Host Compliance CEO and founder Ulrik Binzer said Friday from his home in Utah that the company serves communities looking to collect taxes, those that just wish to limit short-term rentals and those that have an outright ban, such as Carmel-by-the-Sea, California. There, short-term rentals are prohibited in all circumstances — though that doesn’t stop some homeowners from trying.

Host Compliance’s biggest client is Los Angeles, the second-largest short-term rental market. There, Host Compliance can directly access Airbnb to remove listings that violate the law, Mr. Binzer said.

He said Host Compliance uses its technology to monitor more than 50 vacation rental websites every day and to automatically collect screenshots of listings — and those time-stamped screenshots become admissible evidence should a city take a homeowner to court.

The information that Host Compliance gleans from rental listings is then cross-referenced with other available data sources, such as property records, white pages, satellite imagery, real estate listings, and Google Street View, he explained. “We use algorithms to do this, so we can speed things up.”

After the artificial intelligence generates a shortlist, a team of about 300 analysts looks at the clues. Then the municipality is provided with the addresses of violators and at least two pieces of evidence to substantiate the findings. Mr. Binzer said this makes the lives of city officials easier because “now they actually have a case served up on a silver plate.”

If a homeowner was discovered offering an illegal rental on one website and simply moved to another, that will be documented as well.

Host Compliance will also generate letters to homeowners who are in violation, informing them that they have been selected for an audit per city rules, at which point they have to turn over rental activity records.

“They have to now provide that to the city under penalty of perjury, and if they do not provide full accurate and complete information, that would actually be a felony,” Mr. Binzer said. “Most people are pretty upright and truthful about this.”
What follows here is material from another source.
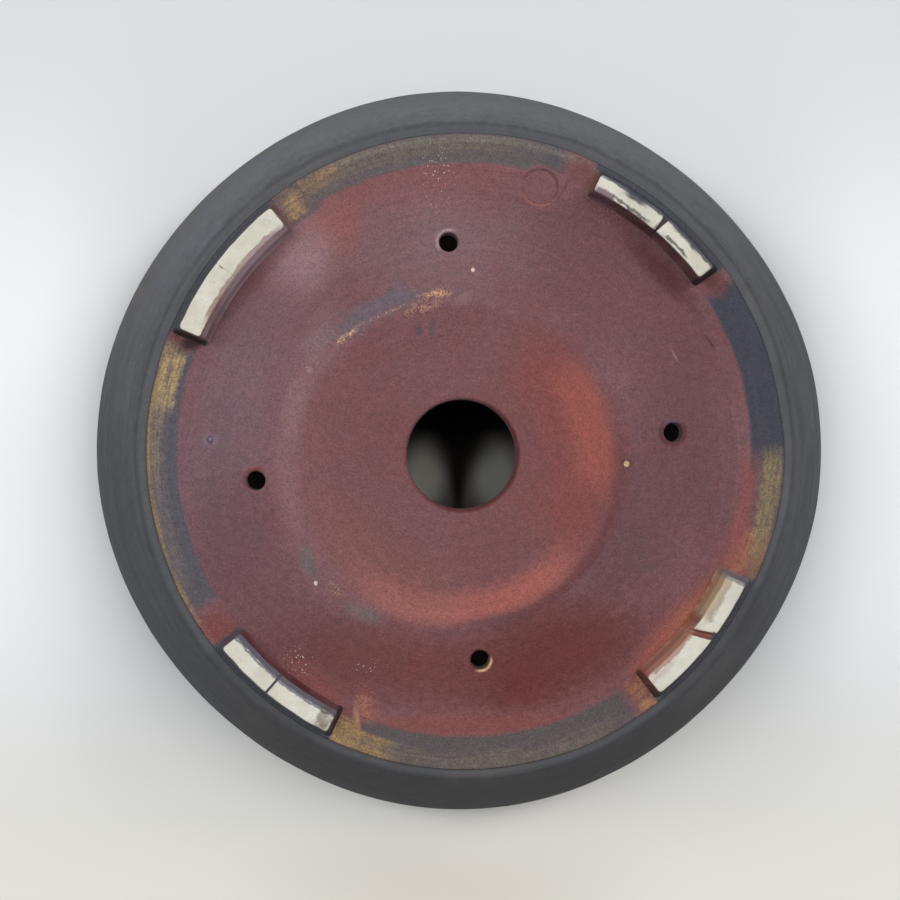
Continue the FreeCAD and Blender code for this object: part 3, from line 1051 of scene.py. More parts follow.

No one from Host Compliance ever visits a rental property. “We’re very focused on privacy protection, so we don’t want to be wading through people‘s front yards taking photos or sending out drones to catch people,” Mr. Binzer said. “We don’t think that’s appropriate. But we do feel it’s fair game that if people have put information on the internet, that we can use that for compliance monitoring purposes.”

Host Compliance’s online application will also flag if an address is in the wrong zone to receive a short-term rental permit, and all other ordinances are built in as well.

“We make it easy for the village staff on the back end to manage these applications — the status, the follow-up and renewals,” he said.

Homeowners can also use the platform to schedule an in-person inspection by a village inspector, if that’s required.

Most communities have found that using software to automate the work saves time and resources rather than doing Airbnb detective work, Mr. Binzer said.

Mr. Graham said that he tried in May 2019 to identify short-term rentals in the village. “I came up with 35,” he recalled. “Obviously, I missed a lot.”

To hire an outside company to monitor listings would cost around $10,000 annually, “which is a lot less than another village employee,” Mr. Graham said. “Our code enforcement group is really pretty busy. If you have to hire another guy, it’s a lot more than $10,000.”

East Hampton Village is not moving immediately to enlist a company’s help. A new administration that is still getting acclimated took over in September, led by Mayor Jerry Larsen, and may or may not decide to take another approach.

“We need to get a firm grasp on this issue, because we don’t have one now,” Mr. Graham said.